According to The Washington Post, Sanders’ plan will make education more accessible but over time, less excellent.

We all know how Eau Claire feels about excellence.

Because Sanders’ plan eliminates price as a factor in the allocation of “scarce educational resources,” the administrative restrictions would have to increase to keep the number of students low. Otherwise, more students means higher costs, thus increasing the aforementioned speculation tax. A higher increase in this tax is not considered in Sanders’ plan.

The goal of Sanders’ plan is to make education more accessible. However, if there must be higher restrictions on the number of students who can attend colleges or universities, it becomes completely counterproductive. A relatively low number of students will attend college, while a large number will be told they can’t. That’s exactly what is happening in our society now, just for a different reason.

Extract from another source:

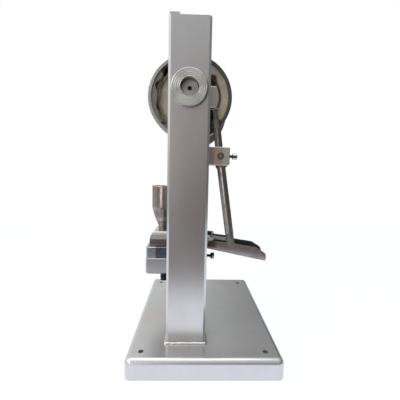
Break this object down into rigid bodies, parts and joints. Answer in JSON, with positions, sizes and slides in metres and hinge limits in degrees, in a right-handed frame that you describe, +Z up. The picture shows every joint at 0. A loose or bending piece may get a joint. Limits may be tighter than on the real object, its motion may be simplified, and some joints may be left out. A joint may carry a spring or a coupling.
{
  "type": "tablet press",
  "caption": "Hand-cranked single-punch tablet press with cam-driven feed shoe, lift-off hopper, split-strap eccentric ram drive and sprung lower punch.",
  "frame": {"origin": "centre of the base's four bolt holes, on its underside", "axes": "+Z up; +X along the main shaft, towards the feed cam and lever; -Y is the operator's side with the hopper, +Y the side the chute delivers to"},
  "size_m": [0.428, 0.2657, 0.595],
  "materials": {
    "silver_paint": "silver hammer paint, satin",
    "machine_paint": "silver grey paint over casting",
    "ground_steel": "ground and turned steel",
    "cam_steel": "dark oiled steel with grease",
    "polished_steel": "polished round bar",
    "tool_steel": "hardened and polished",
    "stainless_sheet": "spun and folded stainless sheet",
    "black_oxide": "blackened fasteners",
    "zinc_plate": "zinc plated fasteners",
    "bronze": "bearing bronze",
    "gear_steel": "oiled steel",
    "spring_steel": "dark spring wire",
    "grip_plastic": "black moulded plastic"
  },
  "bodies": {
    "frame": {"base_plate": "silver_paint", "right_column": "silver_paint", "left_column": "silver_paint", "top_tie_bar": "silver_paint", "cap_screws": "black_oxide", "right_bearing": "ground_steel", "left_bearing": "ground_steel", "guide_beam": "machine_paint", "ram_guide_bush": "bronze", "die_table": "machine_paint", "die_plate": "ground_steel", "die": "tool_steel", "die_lock_screw": "black_oxide", "die_plate_bolts": "black_oxide", "pivot_bracket": "ground_steel", "pivot_pin": "black_oxide", "chute": "stainless_sheet"},
    "shaft": {"main_shaft": "polished_steel", "shaft_collars": "ground_steel", "feed_cam_wheel": "cam_steel", "eccentric_sheave": "ground_steel", "ejection_cam": "cam_steel", "crank_arm": "ground_steel", "crank_nut": "zinc_plate", "handle_spindle": "polished_steel"},
    "grip": {"handle_grip": "grip_plastic"},
    "con_rod": {"connecting_rod": "ground_steel", "strap_cap": "ground_steel", "strap_bolts": "black_oxide", "wrist_pin": "polished_steel"},
    "ram": {"crosshead": "ground_steel", "upper_ram": "polished_steel", "punch_lock_nut": "tool_steel", "upper_punch": "tool_steel"},
    "lever": {"lever_hub": "ground_steel", "upper_lever_rod": "polished_steel", "lever_lock_nut": "zinc_plate", "lower_lever_bar": "polished_steel", "follower_head": "ground_steel", "follower_pin": "polished_steel"},
    "follower": {"follower_roller": "tool_steel"},
    "shoe": {"feed_shoe": "ground_steel", "shoe_wear_plate": "tool_steel", "drag_arm": "ground_steel", "push_rod": "polished_steel", "push_rod_nuts": "zinc_plate", "slot_pin": "polished_steel"},
    "hopper": {"hopper": "stainless_sheet"},
    "lift": {"lift_rod": "polished_steel", "lift_fork": "ground_steel", "lift_collar": "ground_steel", "lift_spring": "spring_steel", "lift_yoke": "ground_steel", "lower_ram": "polished_steel", "lower_punch": "tool_steel"},
    "lift_wheel": {"lift_roller": "tool_steel"},
    "fill_adjuster": {"fill_gear": "gear_steel"},
    "eject_adjuster": {"eject_gear": "gear_steel"},
    "bracket_knob": {"bracket_thumbscrew": "zinc_plate"},
    "chute_knob": {"chute_thumbscrew": "black_oxide"}
  },
  "joints": [
    {"name": "main_shaft_turn", "type": "hinge", "parent": "frame", "child": "shaft", "pos_m": [0, -0.0312, 0.475], "axis": [1, 0, 0], "continuous": true},
    {"name": "con_rod_turn", "type": "hinge", "parent": "shaft", "child": "con_rod", "pos_m": [0, -0.0312, 0.484], "axis": [1, 0, 0], "continuous": true},
    {"name": "grip_spin", "type": "hinge", "parent": "shaft", "child": "grip", "pos_m": [-0.2055, -0.0312, 0.305], "axis": [1, 0, 0], "continuous": true},
    {"name": "ram_slide", "type": "slide", "parent": "frame", "child": "ram", "axis": [0, 0, 1], "range_m": [-0.018, 0]},
    {"name": "lever_swing", "type": "hinge", "parent": "frame", "child": "lever", "pos_m": [0.08, 0.0252, 0.3684], "axis": [1, 0, 0], "range_deg": [-3.6, 5.4]},
    {"name": "follower_spin", "type": "hinge", "parent": "lever", "child": "follower", "pos_m": [0.065, 0.01, 0.475], "axis": [1, 0, 0], "continuous": true},
    {"name": "shoe_slide", "type": "slide", "parent": "frame", "child": "shoe", "axis": [0, 1, 0], "range_m": [-0.01, 0.015]},
    {"name": "hopper_lift", "type": "slide", "parent": "shoe", "child": "hopper", "axis": [0, 0, -1], "range_m": [-0.03, 0]},
    {"name": "lift_slide", "type": "slide", "parent": "frame", "child": "lift", "axis": [0, 0, 1], "range_m": [-0.008, 0.004], "stiffness_N_per_m": 2500, "springref_m": 0.005, "deforming": ["lift_spring"]},
    {"name": "lift_wheel_spin", "type": "hinge", "parent": "lift", "child": "lift_wheel", "pos_m": [-0.075, -0.0312, 0.3785], "axis": [1, 0, 0], "continuous": true},
    {"name": "fill_adjuster_turn", "type": "hinge", "parent": "lift", "child": "fill_adjuster", "pos_m": [0, -0.0312, 0.107], "axis": [0, 0, 1], "continuous": true},
    {"name": "eject_adjuster_turn", "type": "hinge", "parent": "lift", "child": "eject_adjuster", "pos_m": [0, -0.0312, 0.121], "axis": [0, 0, 1], "continuous": true},
    {"name": "bracket_knob_turn", "type": "hinge", "parent": "frame", "child": "bracket_knob", "pos_m": [0.092, 0.0476, 0.3684], "axis": [0, 1, 0], "continuous": true},
    {"name": "chute_knob_turn", "type": "hinge", "parent": "frame", "child": "chute_knob", "pos_m": [0, 0.02, 0.1584], "axis": [0, 1, 0], "continuous": true}
  ],
  "couplings": [
    {"joint": "con_rod_turn", "follows": "main_shaft_turn", "ratio": -1},
    {"joint": "shoe_slide", "follows": "lever_swing", "m_per_rad": 0.158}
  ]
}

A college education is a valuable commodity. With it come more numerous higher-paying job opportunities. According to U.S. Census data from 2015, nine out of 10 adults have a high school diploma or GED. Only about one out of three adults have a bachelor’s degree.

This society thrives on competition in the work force. If everyone were equal in their skill-level and knowledge, the competition for certain jobs would skyrocket, while there would be other jobs completely unmanned because everyone would be overqualified.

I know paying for college is a burden. I’ve seen the bills. I’ve seen large amounts of money come and go. While it’s not a good feeling to watch that money seemingly disappear, I know it’s being invested in something worthwhile. I’ll come out of college with a competitive edge because I will have a bachelor’s degree where someone else might only have a high school diploma.

After all is said and done, I don’t mind paying for my education. As the saying goes, you get back what you give. While I wish I could give less, it wouldn’t make sense to give nothing.